Die Titelfrage kann man nur mit „so gut wie nicht existent“ beantworten. Warum wird eine der charaktervollsten und weltweit verbreiteten Rebsorten in Spanien so vernachlässigt? Das dafür immer wieder angeschuldigte Klima kann es nicht sein. Spanien ist, nach der Schweiz, das höchstgelegene Land Europas und es finden sich ausreichend „cool climate“-Zonen in denen der Pinot Noir gute Wachstumsvoraussetzungen hätte. Sogar kalkhaltige Böden, die Lieblingsstandorte des Pinot Noir, sind dort vorhanden. Was also ist der wahre Grund für die stiefmütterliche Behandlung dieser Rebsorte? Ich glaube, dass es am spanischen Charakter liegt, der mit dem Pinot Noir nichts anzufangen weiß. Um das zu erläutern muss ich etwas ausholen:
Das Wort „Machismo“, häufig als Männlichkeitswahn übersetzt, stammt aus dem Spanischen. „Macho“ ist, völlig wertfrei, mit maskulin bzw. männlich zu übersetzen. Aber als „-ismo“ bekommt es einen negativen Zungenschlag: übertriebene Männlichkeit. Allerdings auch Frauen können sich für den Machismo begeistern und bewundern manche der macho-Stars. Obwohl der Besucher der Iberischen Halbinsel meist nur wenig davon spürt, lebt der Machismo in Spanien, trotz aller gesellschaftlichen Veränderungen in den letzten Jahrzehnten, unverändert weiter. Er äußert sich z.B. auch in häuslicher Gewalt, immer noch ein brandaktuelles Problemthema in Spanien. Aber auch viele gelebte Rituale wie der Flamenco-Tanz und der Stierkampf drücken Machismo aus. Der Pinot Noir ist die „weiblichste“ aller Rebsorten, die Weine sind von zarter Farbe, duften verführerisch, sind komplex und gleichzeitig filigran und mit weichen Tanninen ausgestattet, sie sind eben genau das was man gemeinhin „feminin“ nennen würde. Dafür kann sich weder der Spanier noch die Spanierin wirklich begeistern. Auch Weine müssen an ihren Gaumen stark und überwältigend, eben „macho“, sein, d.h. Extrakte und Tannine enthalten, wie ein junger Priorat- oder ein Toro-Wein.

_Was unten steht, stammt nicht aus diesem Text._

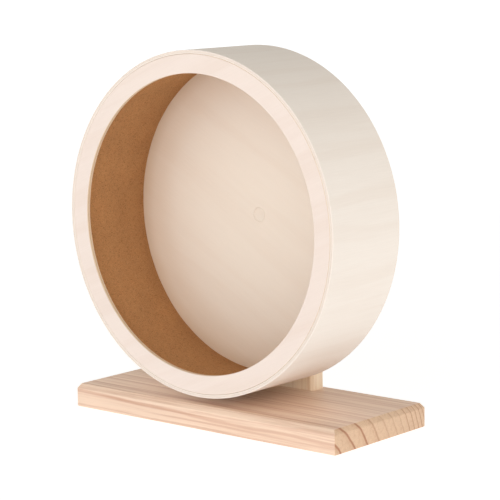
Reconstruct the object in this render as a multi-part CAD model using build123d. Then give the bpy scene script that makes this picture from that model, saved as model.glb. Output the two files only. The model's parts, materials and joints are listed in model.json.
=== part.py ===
# Wooden hamster wheel on a stand.
# The drum turns on one bolt that runs in two ball bearings in an upright post.
# Millimetres. X runs along the base board, the open front of the wheel faces -Y, Z is up.
# The origin is in the middle of the resting face.
import os

from build123d import *

# Driving dimensions of the wheel
wheel_diameter = 280.0
drum_depth = 84.5
skin_thickness = 3.0
cork_thickness = 5.0
ring_thickness = 3.6
ring_opening_diameter = 243.0
disc_thickness = 5.2
ply_edge_ease = 0.5

# Driving dimensions of the stand
base_length = 280.0
base_depth = 118.0
base_thickness = 20.0
base_chamfer_width = 3.0
base_chamfer_height = 4.0
base_corner_radius = 1.0
base_foot_ease = 0.6
wheel_to_base_gap = 7.0
post_width = 82.0
post_thickness = 16.0
post_edge_chamfer = 2.0
post_to_wheel_gap = 11.5

# Driving dimensions of the hub and the axle
hub_block_diameter = 56.0
hub_block_thickness = 8.0
hub_block_ease = 1.0
insert_diameter = 12.0
insert_length = 10.0
bolt_bore = 8.0
bolt_shank_diameter = 7.96
bolt_length = 30.0
bolt_head_diameter = 14.0
bolt_head_height = 4.4
bolt_head_dome_radius = 8.4
bolt_socket_width = 5.0
bolt_socket_depth = 2.6
bolt_washer_thickness = 1.0
spacer_diameter = 11.4

# Driving dimensions of each ball bearing
bearing_outer_diameter = 22.0
bearing_width = 7.0
bearing_bore = 8.0
bearing_inner_land_diameter = 12.0
bearing_outer_land_diameter = 18.0
bearing_edge_chamfer = 0.3
ball_count = 7
ball_diameter = 3.968
ball_pitch_diameter = 15.0
race_groove_diameter = 4.12
cage_wall = 1.2
cage_width = 5.0
cage_pocket_diameter = 4.1
shield_thickness = 0.3
shield_depth = 0.35
shield_bore_diameter = 12.8
post_shoulder_bore = 19.0

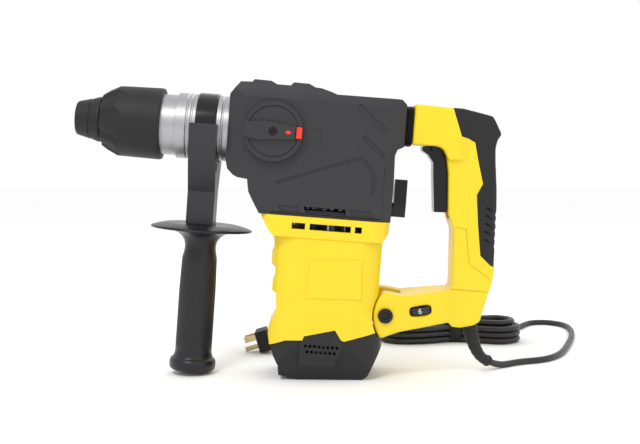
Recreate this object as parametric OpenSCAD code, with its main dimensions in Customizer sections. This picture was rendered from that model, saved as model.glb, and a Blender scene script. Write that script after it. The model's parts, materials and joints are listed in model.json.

Der spanische Weinbau hat eine lange Tradition von Kontakten ins Nachbarland Frankreich. Die Renommierregion Rioja war in ihrer ersten Blüte gleichsam ein Ableger von Bordeaux. Von dort, wo die Reblaus wütete, kamen die Techniken der Vinifikation und der Barrique-Reifung, die heute noch der Standard sind. Auch die bordelaiser Rebsorten wurden punktuell nach Spanien gebracht. Vega Sicilia z.B. pflanzte bereits im 19. Jahrhundert Cabernet Sauvignon, Merlot und Malbec. Zu Burgund gab es keinerlei derartigen Verbindungen und so schaffte der Pinot Noir den Weg über die Pyrenäen nicht. Die Legende, dass der spanische Tempranillo vom Pinot Noir abstamme, kann man getrost ad acta legen! Heute gibt es einige wenige Weinmacher, die mit dem Pinot Noir experimentieren. Miguel Torres war mit dem „Mas Boras“ auch auf diesem Gebiet ein Pionier, allerdings längst nicht so erfolgreich wie mit seinen anderen Weinen aus französischen Sorten. Alta Pavina unweit des Duero-Flusses und Enrique Mendoza in der Nähe von Alicante sind andere Pinot Noir-Protagonisten, aber auch sie sind, trotz guter Qualitäten, mit ihren „Burgundern“ eher erfolglos geblieben. Daher ist es wohl nicht vermessen zu behaupten „der Pinot Noir gehört nicht zu Spanien“.